Further, Frankfurt and Coady point out in several places the distinction between determining whether a particular moral judgment does or does not match the principles of just-war theory (or some other normative theory) compared with the question of how or why such judgments are made. I agree that this is an important distinction, but I think Frankfurt and Coady are wrong to claim that my proposal does not also take this into account. In my article, I provide practical examples of how moral psychological research has used just-war theory as a framework and starting point for describing people’s moral judgments in war, and then I argue that “in explaining lay moral judgments, we must look beyond philosophical justifications . . . and instead draw on established psychological phenomena and mechanisms such as person perception, (perceived) identification, and side taking” (Watkins, 2020, p. 236).
For example, one empirical question (which Frankfurt & Coady also raise) is about the distinctness of the war and peace contexts when it comes to moral judgment.
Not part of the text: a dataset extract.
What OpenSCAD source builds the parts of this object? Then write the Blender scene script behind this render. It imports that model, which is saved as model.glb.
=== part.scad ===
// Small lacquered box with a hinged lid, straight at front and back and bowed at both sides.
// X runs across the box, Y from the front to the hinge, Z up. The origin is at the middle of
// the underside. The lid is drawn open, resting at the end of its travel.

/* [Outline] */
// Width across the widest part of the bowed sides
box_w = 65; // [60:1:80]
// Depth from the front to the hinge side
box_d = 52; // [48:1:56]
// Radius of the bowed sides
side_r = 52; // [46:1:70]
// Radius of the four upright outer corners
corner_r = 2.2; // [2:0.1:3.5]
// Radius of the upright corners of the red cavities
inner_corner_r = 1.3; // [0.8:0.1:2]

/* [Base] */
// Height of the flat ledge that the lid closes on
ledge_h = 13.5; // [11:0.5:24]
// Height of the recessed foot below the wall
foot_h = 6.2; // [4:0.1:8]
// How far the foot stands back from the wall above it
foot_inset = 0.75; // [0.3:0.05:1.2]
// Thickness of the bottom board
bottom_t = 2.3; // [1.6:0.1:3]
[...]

This distinction is conceptually important to just-war theory, but my reason for raising it had more to do with a methodological criticism of existing approaches to war in moral psychology (the “continuity” approach and the “conflict” approach, outlined in my original article) than with believing that such a simplistic dichotomy exists in the real world. I agree with Frankfurt and Coady when they write: “The separability of war and nonwar should be empirically tested by comparing moral scenarios that may have similar contextual and social features” (p. 1455). And, in one study in which I attempted this exact empirical test (Watkins & Brandt, 2019), I was surprised to discover that judgments in war and peace were less different than we had a priori expected. Our tentative conclusions—for this particular study—are compatible with Frankfurt and Coady’s suggestion that a “discoverable set of norms may not be what distinguishes war from peace but rather shifting social factors that guide moral judgments” (p. 1454). But it is not clear to me how we could have made this empirical finding—which involved comparing moral judgments about war and peace—without first considering and assessing them separately.
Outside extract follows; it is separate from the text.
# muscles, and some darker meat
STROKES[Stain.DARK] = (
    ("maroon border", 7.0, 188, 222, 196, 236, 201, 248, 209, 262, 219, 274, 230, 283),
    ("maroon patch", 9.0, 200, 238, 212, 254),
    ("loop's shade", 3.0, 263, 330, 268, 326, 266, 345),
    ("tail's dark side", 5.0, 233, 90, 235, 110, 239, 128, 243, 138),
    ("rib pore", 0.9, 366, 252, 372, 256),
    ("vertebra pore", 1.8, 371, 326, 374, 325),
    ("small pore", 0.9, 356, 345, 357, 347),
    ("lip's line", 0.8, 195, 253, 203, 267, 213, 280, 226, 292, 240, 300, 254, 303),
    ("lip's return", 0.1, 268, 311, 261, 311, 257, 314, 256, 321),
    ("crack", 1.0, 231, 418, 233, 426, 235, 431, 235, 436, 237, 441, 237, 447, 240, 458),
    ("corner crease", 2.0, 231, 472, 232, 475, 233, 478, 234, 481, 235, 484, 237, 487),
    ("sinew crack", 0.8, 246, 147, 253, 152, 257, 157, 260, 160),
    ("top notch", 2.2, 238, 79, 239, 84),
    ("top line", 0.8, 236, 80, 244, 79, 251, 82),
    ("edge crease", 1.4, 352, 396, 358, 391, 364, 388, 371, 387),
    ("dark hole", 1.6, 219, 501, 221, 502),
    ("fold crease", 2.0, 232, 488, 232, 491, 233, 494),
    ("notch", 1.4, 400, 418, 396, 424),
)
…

A separate set of arguments Frankfurt and Coady raise have to do with the possibility or impossibility of being an uninvolved third-party observer to war. I have no rebuttal to these arguments: It is indeed very unclear “who would qualify as both uninvolved and influential” (p. 1455) when it comes to observing and judging behavior in war, and Frankfurt and Coady are right to point out this apparent contradiction in my proposal.
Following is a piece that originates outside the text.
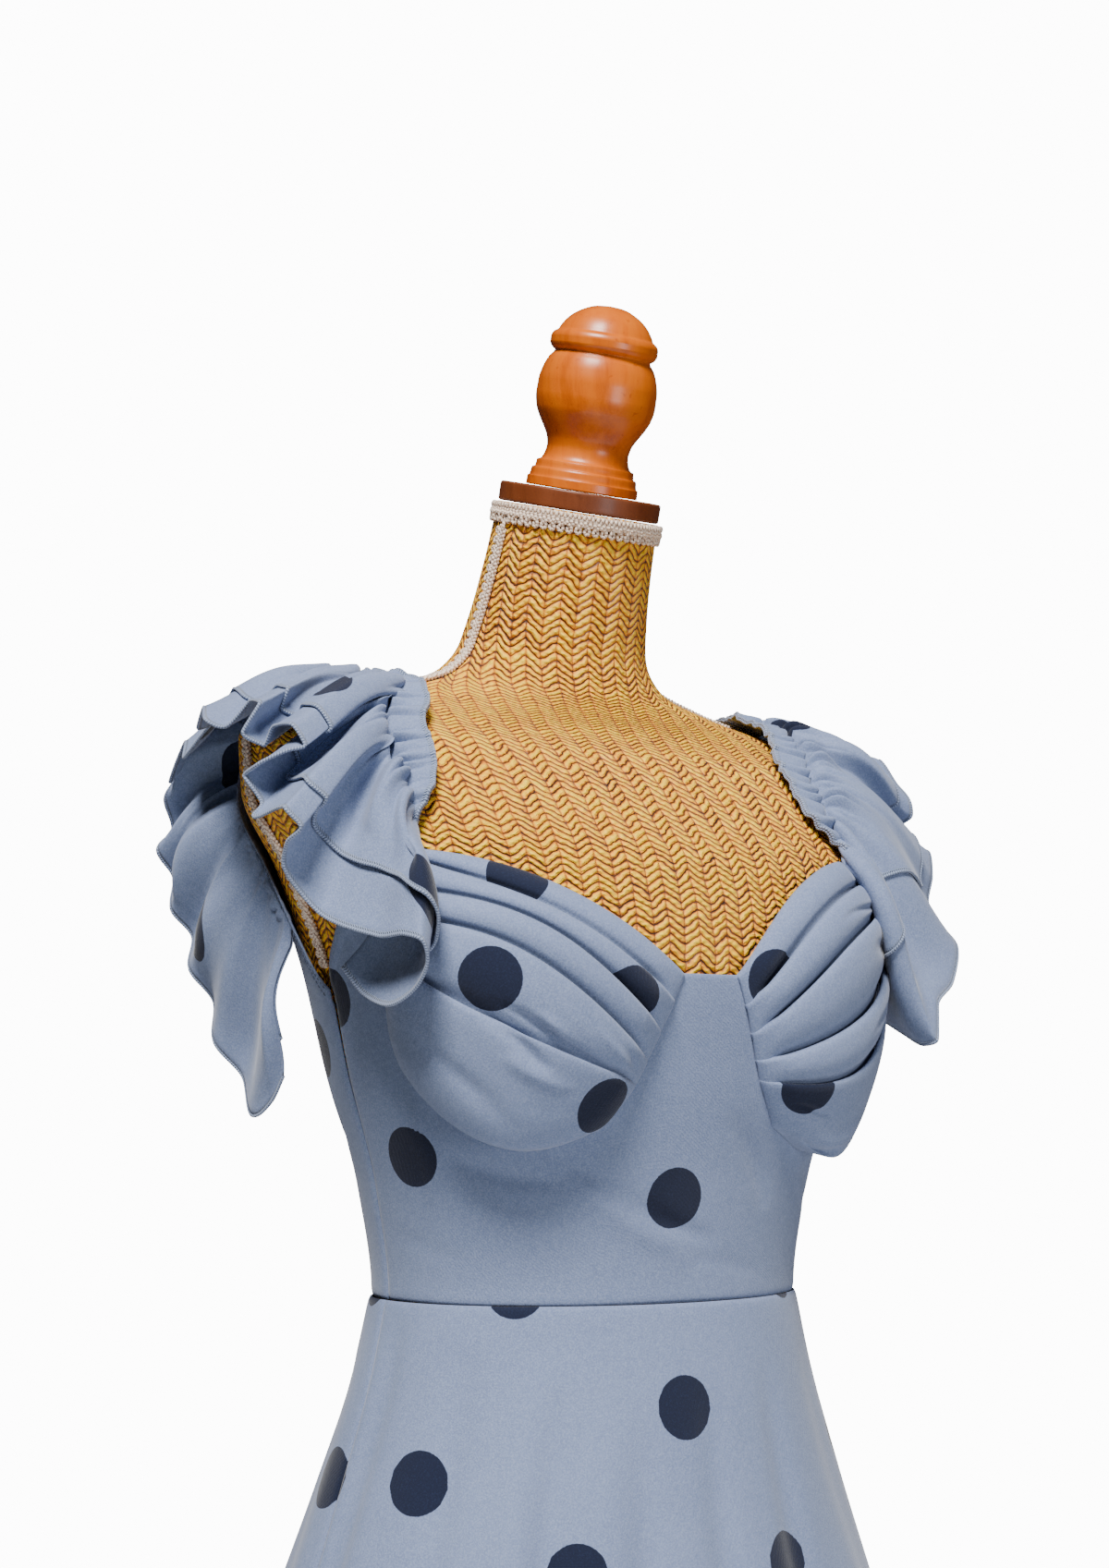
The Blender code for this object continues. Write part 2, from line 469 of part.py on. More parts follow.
def make_bodice(finish, collection):
    """The front panel with its tongue between the cups, and the back panel."""
    half = np.concatenate([[0, 3.6, 6.0], np.linspace(9, 22, 5), np.linspace(28, 60, 6), [65.5, 68, 72, 78, 84]])
    angle = np.concatenate([[-90 + SEAM_ANGLE], -half[:0:-1] + CENTRE_FRONT, half + CENTRE_FRONT, [90 - SEAM_ANGLE]])
    off = np.abs(angle - CENTRE_FRONT)
    top = np.where(angle < CENTRE_FRONT, front_top("right", off), front_top("left", off))
    share = np.linspace(0, 1, 6)[:, None]
    grid = on_form(SEAM + (top - SEAM) * share, angle[None, :], EASE)
    cloth("bodice_front", grid, finish["cloth"], collection)
    side = np.array([90 + SEAM_ANGLE, 95.5, 101, 107, 112.5, 118, 123, 128, 135, 142, 151, 160, 170])
    angle = np.concatenate([side, [180], 360 - side[::-1]])
    top = curve_through(*zip(*BACK_TOP), 180 - np.abs(180 - angle))
    share = np.array([0, 0.22, 0.44, 0.62, 0.76, 0.85, 0.93, 1.0])[:, None]
    grid = on_form(SEAM + (top - SEAM) * share, angle[None, :], EASE + 0.001 * np.clip(2 * share - 1, 0, 1))
    cloth("bodice_back", grid, finish["cloth"], collection)


# ---------------------------------------------------------------- the shoulder ruffles
def strap_point(side, share, to_neck):
    """The strap on the form: a share of the gathering line, and how far toward the neck from it."""
    sign = 1 if side == "left" else -1
    rise, angle = np.array(GATHER[side], float).T
    points = on_form(rise, sign * angle)
    arc = np.concatenate([[0], np.cumsum(np.linalg.norm(np.diff(points, axis=0), axis=1))])
    rise = curve_through(arc / arc[-1], rise, share)
    angle = curve_through(arc / arc[-1], angle, share) * sign
    out = curve_through(*zip(*LINE_OUT), share)
    line = on_form(rise, angle, out)
    around, upwards, skin = skin_directions(rise, angle)
    ahead, back = (
        np.stack([curve_through(arc / arc[-1], values, np.clip(share + step, 0, 1)) for values in points.T], axis=-1)
        for step in (0.08, -0.08)
    )
    across = unit(np.cross(skin, unit(ahead - back))) * sign
    aa, uu, au = (np.sum(p * q, axis=-1) for p, q in ((around, around), (upwards, upwards), (around, upwards)))
    along_around, along_up = np.sum(across * around, axis=-1), np.sum(across * upwards, axis=-1)
    whole = aa * uu - au * au
    turn = (along_around * uu - along_up * au) / whole
    climb = (along_up * aa - along_around * au) / whole
    moved = on_form(rise + climb * to_neck, angle + turn * to_neck, out + 0.06 * to_neck)
    return np.where(np.asarray(to_neck)[..., None] > 0, moved, line), skin


def ruffle_layer(side, knots, across, upper=False):
    """A ruffle layer: across runs from -1 (the heading's edge) over 0 (gathers) to 1 (the flounce's edge)."""
    table = RUFFLE_EDGE[side]
    rows = np.arange(len(table), dtype=float)
    near = np.exp(-(((rows[:, None] - rows[None, :]) / MEAN_SPREAD) ** 2))
    near /= near.sum(axis=1, keepdims=True)
    share, x, y, rise, reach, lift = (column(table, RUFFLE_EDGE_COLUMNS, name) for name in RUFFLE_EDGE_COLUMNS)
    edge = np.stack([x, y, WAIST_HEIGHT + rise], axis=-1)
    mean = near @ edge
    edge = np.stack([curve_through(rows, values, knots) for values in (edge - mean).T], axis=-1)
    mean = np.stack([curve_through(rows, values, knots) for values in mean.T], axis=-1)
    share, reach, lift = (curve_through(rows, values, knots) for values in (share, reach, lift))
    grid = []
    for part in across:
        line, skin = strap_point(side, share, max(-part, 0.0) * HEADING)
        down = max(part, 0.0)
        spring = RUFFLE_ARCH + FRONT_SPRING * np.exp(-((share / 0.09) ** 2))
        arch = spring * math.sin(math.pi * down) * (1.15 - down)
        grid.append(line * (1 - down) + mean * down + edge * down ** FOLD_GROWTH + skin * arch[:, None])
    grid = np.array(grid)
    normal = normals_of(grid)
    normal = normal * np.sign(np.mean(np.sum(normal[1] * skin, axis=-1)))
    for _ in range(2):
        padded = np.pad(normal, ((0, 0), (1, 1), (0, 0)), mode="edge")
        normal = unit(padded[:, :-2] + 2 * normal + padded[:, 2:])
    down = np.clip(np.asarray(across), 0, 1)
    last = ((reach - down[-2]) / (down[-1] - down[-2]))[:, None]
    hem = grid[-1:].copy(), normal[-1:].copy()
    grid[-1] = grid[-2] + (grid[-1] - grid[-2]) * last
    normal[-1] = unit(normal[-2] + (normal[-1] - normal[-2]) * last)
    if not upper:
        grid, normal = np.concatenate([grid, hem[0]]), np.concatenate([normal, hem[1]])
        inner = np.zeros(grid.shape[:2])
    else:
        inner = RUFFLE_CLOTH + LAYER_GAP + 0.0004 * down[:, None] + lift * down[:, None] ** 2
        grid[0] = grid[1] + (grid[0] - grid[1]) * 0.92
    return grid + normal * inner[..., None], grid + normal * (inner + RUFFLE_CLOTH)[..., None]


def make_ruffles(finish, collection):
    """Two layers a side, gathered on one line: the upper one lies on the lower one's points, moved out."""
    for side in ("right", "left"):
        knots = np.arange(len(RUFFLE_EDGE[side]), dtype=float)
        for name, upper in (("under", False), ("over", True)):
            inner, outer = ruffle_layer(side, knots, ROWS, upper)
            shell(f"ruffle_{side}_{name}", inner, outer, finish["cloth"], collection)


# ---------------------------------------------------------------- the skirt
def skirt_point(fall, angle):
    """The skirt's inner face: an oval that widens as it falls, with folds that deepen to the hem."""
    fall, angle = np.broadcast_arrays(np.asarray(fall, float), np.asarray(angle, float))
    falls = column(SKIRT, SKIRT_COLUMNS, "fall")
    half_width, front, back = (curve_through(falls, column(SKIRT, SKIRT_COLUMNS, n), fall) for n in SKIRT_COLUMNS[1:])
    crest = np.array([row[0] for row in SKIRT_FOLDS], float)
    depth, start = np.array([row[1:] for row in SKIRT_FOLDS], float).T
    crest = np.concatenate([[crest[-1] - 360], crest, [crest[0] + 360]])
    depth = np.concatenate([[depth[-1]], depth, [depth[0]]])
    start = np.concatenate([[start[-1]], start, [start[0]]])
    turn = (angle + 180) % 360 - 180
    k = np.clip(np.searchsorted(crest, turn, side="right") - 1, 0, len(crest) - 2)
    part = (turn - crest[k]) / (crest[k + 1] - crest[k])
    deep = depth[k] + (depth[k + 1] - depth[k]) * part
    begin = start[k] + (start[k + 1] - start[k]) * part
    grown = np.clip((fall - begin) / (SKIRT_LENGTH - begin), 0, 1) ** 1.15
    fold = deep * grown * 0.5 * (np.cos(2 * np.pi * part) - 0.15)
    x, y = oval(turn, half_width + fold, front + fold, back + fold, 2.05)
    return np.stack([x, y, WAIST_HEIGHT - fall], axis=-1)


def make_skirt(finish, collection):
    """Front and back skirt panels, joined at the side seams."""
    fall = np.array([SKIRT_LENGTH, 0.80, 0.64, 0.48, 0.34, 0.22, 0.12, 0.05, SEAM])
    for name, low, high in (("skirt_front", -90, 90), ("skirt_back", 90, 270)):
        angle = np.linspace(low + SEAM_ANGLE, high - SEAM_ANGLE, 38)
        cloth(name, skirt_point(fall[:, None], angle[None, :]), finish["cloth"], collection)


def main():
    for left_over in list(bpy.data.objects):
        bpy.data.objects.remove(left_over)
    collection = bpy.data.collections.new("flamenco_dress_on_form")
    bpy.context.scene.collection.children.link(collection)
    finish = {
        "cloth": material("blue_crepe", (0.36, 0.47, 0.68), 0.75),
        "straw": material("woven_straw", (0.78, 0.52, 0.17), 0.80),
        "braid": material("cream_braid", (0.80, 0.68, 0.55), 0.85),
        "wood": material("varnished_wood", (0.68, 0.28, 0.06), 0.35),
        "dark_wood": material("dark_wood", (0.17, 0.07, 0.03), 0.50),
    }
    make_form(finish, collection)
    make_braids(finish, collection)
    make_finial(finish, collection)
    make_stand(finish, collection)
    make_bodice(finish, collection)
    make_cups(finish, collection)
    make_ruffles(finish, collection)
    make_skirt(finish, collection)


main()
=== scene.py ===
# %% [markdown]
# # A dotted flamenco dress on its dress form
#
# The dress is sewn from stretch crepe: a fitted bodice, two pleated cups, a full skirt and a pair of
# two-layer ruffles that run over the shoulders. It hangs on a limbless form covered in woven straw.
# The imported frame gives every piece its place, and this lesson gives each one its fine surface:
# first the frame and the camera, then the tools, the finishes, the form and the dress.

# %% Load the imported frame
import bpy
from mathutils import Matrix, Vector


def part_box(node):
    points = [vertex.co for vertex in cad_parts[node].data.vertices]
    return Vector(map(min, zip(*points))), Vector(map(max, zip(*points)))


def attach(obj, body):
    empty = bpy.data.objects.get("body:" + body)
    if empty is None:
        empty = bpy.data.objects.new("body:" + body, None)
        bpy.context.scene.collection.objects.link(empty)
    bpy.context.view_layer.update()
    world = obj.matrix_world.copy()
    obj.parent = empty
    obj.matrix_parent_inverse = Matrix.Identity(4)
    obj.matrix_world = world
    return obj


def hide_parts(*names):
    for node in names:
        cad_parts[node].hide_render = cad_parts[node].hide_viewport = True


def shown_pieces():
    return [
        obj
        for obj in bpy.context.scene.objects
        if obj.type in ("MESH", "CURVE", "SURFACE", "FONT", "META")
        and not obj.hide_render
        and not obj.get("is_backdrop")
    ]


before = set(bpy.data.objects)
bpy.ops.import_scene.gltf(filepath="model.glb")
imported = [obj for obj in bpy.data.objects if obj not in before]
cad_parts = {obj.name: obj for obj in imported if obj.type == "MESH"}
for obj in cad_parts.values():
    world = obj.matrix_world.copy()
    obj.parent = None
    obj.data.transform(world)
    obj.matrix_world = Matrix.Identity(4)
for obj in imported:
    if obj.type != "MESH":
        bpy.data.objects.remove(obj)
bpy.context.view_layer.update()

import math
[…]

And they are also right that those who have participated in war are a key “source of information” for the goal of understanding morality in war (p. 1455). In my original article I omitted most discussion of combatants’ actual experiences because it is well outside my area of expertise, not because I think they are less important or that their perspectives will be incompatible with my proposal. For example, Frankfurt and Coady write that “moral injury may develop following legal or permissible acts of war . . . some U.S. veterans who reported killing combatants in war reported worse mental-health outcomes”. (p.6) In other words, just-war theory “principles may not track with how combatants describe their moral judgments of their own actions”, just like just-war theory principles may not track with how laypeople make moral judgments of combatants’ actions (e.g., Watkins & Goodwin, 2020). And sometimes, laypeople’s judgments may not track with how combatants describe their moral judgments either. I am not aware of any research (yet!) that so comprehensively compares and “matches” judgments across different groups in society. But the hope of my proposal is that if researchers focusing on different groups, different scenarios, different wars all have a shared framework within which to work, it will be easier to contrast, integrate—and perhaps reconcile—their findings.
When exploring the morality of war, all research methods and theoretical frameworks are likely to have both advantages and disadvantages—which brings me back to what I think is the overarching disagreement between Frankfurt and Coady’s arguments and my own. Our disagreement seems to me to largely hinge on a difference in prediction about how the research program may be used, over time.
Frankfurt and Coady and I agree about the links among just-war theory, the United Nations Charter, and the Geneva Convention. I argue that the link is a benefit, because a psychologically informed, descriptive research project using the language and analytical framework of just-war theory may more easily be able to engage with and critique the various normative, legal, and political structures currently surrounding war. Meanwhile, Frankfurt and Coady argue that it is a cost because such a research program “will likely be used to support the U.S.- and Western-dominated approach to global affairs” (p. 1457) and “may—even unintentionally—support militarism” (p. 1457). In other words, I hope using just-war theory as a framework for mapping the morality of war will have a net positive rather than net negative impact (my primary audience is moral psychologists), and Frankfurt and Coady caution against the possibility of the opposite outcome. But all of us are speculating (perhaps implicitly) about a complex, multiply determined set of relationships in a future we cannot yet know. In the absence of a definitive forecast, I instead urge interested researchers to read both articles, draw on their own expertise, and make up their own minds about how to study the morality of war.